Isso significa que é seguro olharmos novamente para Deus. Como disse Jó que se apenas tivesse um advogado, ele poderia erguer os olhos a Deus em seu sofrimento, assim também todos nós podemos chorar no ombro do Pai em nossas tardes penosas, pois não temos o que temer. Não é a sua ira que nos manda dor e sofrimento se pertencemos a ele, porque ele intervém sobre os desígnios de Satanás e transforma até mesmo o pecado e a maldade em mensageiros de sua graça. Mesmo que não vejamos seu projeto em nossa própria vida ou nas grandes tragédias da história, temos confiança nos propósitos de Deus, porque vemos, sim, o propósito óbvio revelado na maior injustiça perpetrada pela humanidade: a crucificação do Senhor da glória. Como Jó em sua aflição, e Estêvão em seu martírio, podemos enfrentar até mesmo a morte com confiança: “Eis que vejo os céus abertos e o Filho do Homem, em pé à destra de Deus” (Atos 7.56).
Embora Jó estivesse certo em reconhecer que não estava em situação para julgar a Deus, é o caso que Deus mesmo é representado nesse livro surpreendente como quem se colocou exatamente nessa situação. De fato, a provação de Jó é simplesmente “uma peça de teatro dentro de uma peça”, uma sub-trama dentro da trama maior do julgamento cósmico entre Satanás e o Deus trino da história. Entretecida a toda a história de Israel e dos santos está aqui a trama das duas sementes: a semente da mulher e a semente da serpente, a linhagem da promessa da aliança que daria o Messias e os “principados e poderes” desta presente época do mal, ambos lutando para produzir dois planos antitéticos para este mundo. As provações de Jó ocorrem dentro desse tribunal maior em que Satanás ainda procura seduzir o júri a crer que Deus não é bom suficiente nem poderoso suficiente para exigir sua reverência.

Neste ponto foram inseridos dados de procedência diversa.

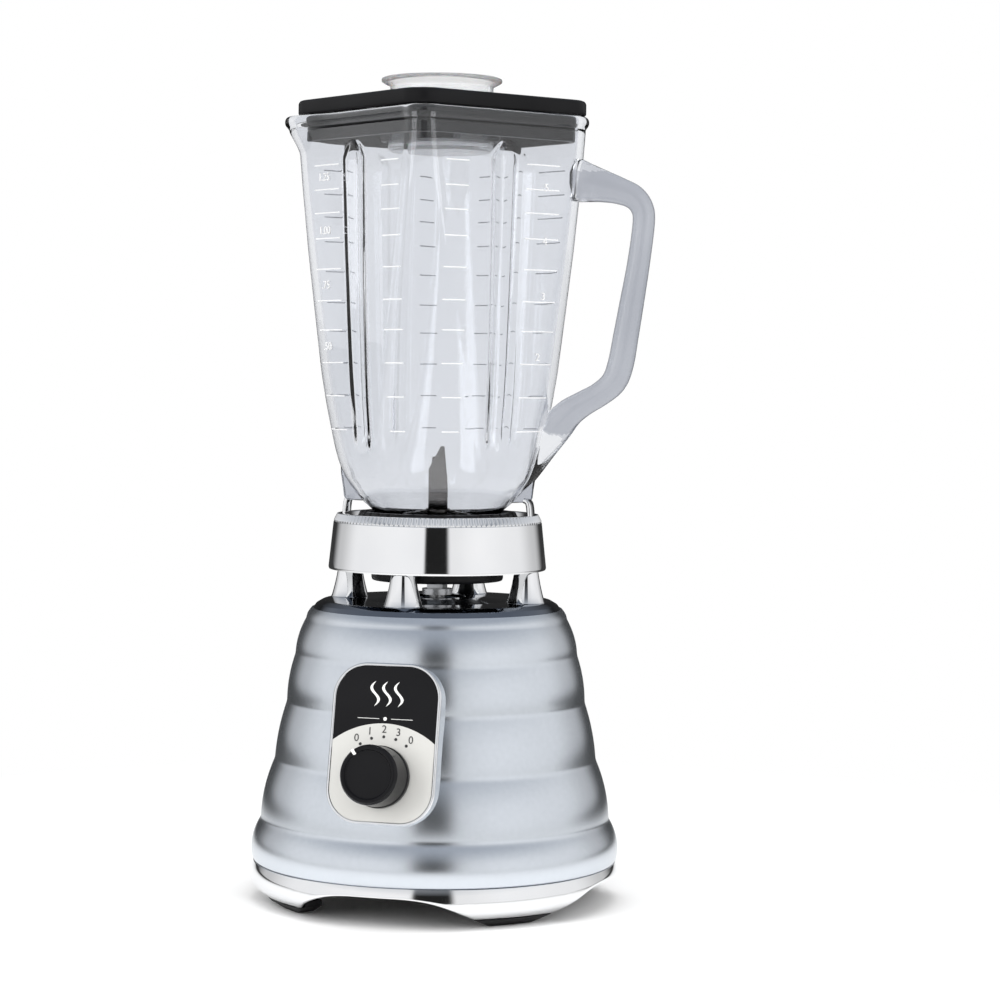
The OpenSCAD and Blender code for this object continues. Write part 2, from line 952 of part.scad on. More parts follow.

Contudo, Deus triunfa porque existe um Redentor, um mediador que pisou a cabeça da serpente e após banir o pecado de sua presença para sempre, endireitará todos os males e fará novas todas as coisas. As nossas provações jamais serão incorporadas às Escrituras canônicas, mas podem também participar desse julgamento cósmico, onde Deus se inclina até nosso nível, permitindo que ele seja processado diante do tribunal da história.